The New York-based rights watchdog said in a press release on Friday that agents of Sudan’s national intelligence and security services (NISS) had subjected a large number of youth protestors to severe physical and sexual abuse following anti-government protests in January and February.

Small anti-government protests broke out in late January in the capital Khartoum and a few other towns in response to a campaign organized via the internet by youth groups inspired by the wave of revolts convulsing the Middle East.

Sudanese anti-riot police supported by NISS agents used heavy force to break up the demonstrators, arresting more than 100 people on January 29, 30, and 31 in Khartoum and Omdurman alone, HRW said.

HRW also said that NISS agents were implicated in the rape of the female activist Safia Ishaq who publicly told her a story in a Youtube video last month.

“These heinous allegations clearly show that Sudan’s abusive national security apparatus is using torture and harassment to silence dissent,” said Daniel Bekele, Africa director at Human Rights Watch.
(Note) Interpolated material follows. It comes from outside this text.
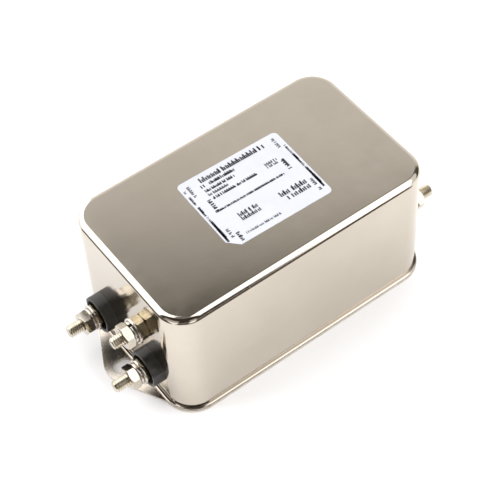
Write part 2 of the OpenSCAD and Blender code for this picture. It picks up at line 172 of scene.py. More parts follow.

He called on the Sudanese authorities “to take immediate measures to stop torture, ill treatment, and harassment by the national security officials.”

According to testimonies collected by HRW, the forms of abuses used by NISS agents ranged from beatings, sleep deprivation, electric shocks, death threats and threats of rape.

HRW warned that at least 13 protesters, including four journalists, are still in detention at Bahri and “are at risk of similar ill-treatment.”

In a related development, the UN’s independent expert on the human rights issues in Sudan, Justice Mohamed Chande Othman, is expected to visit Sudan on Saturday, leading a fact-finding mission of the UN Human Rights Council to ascertain reports of human rights abuses.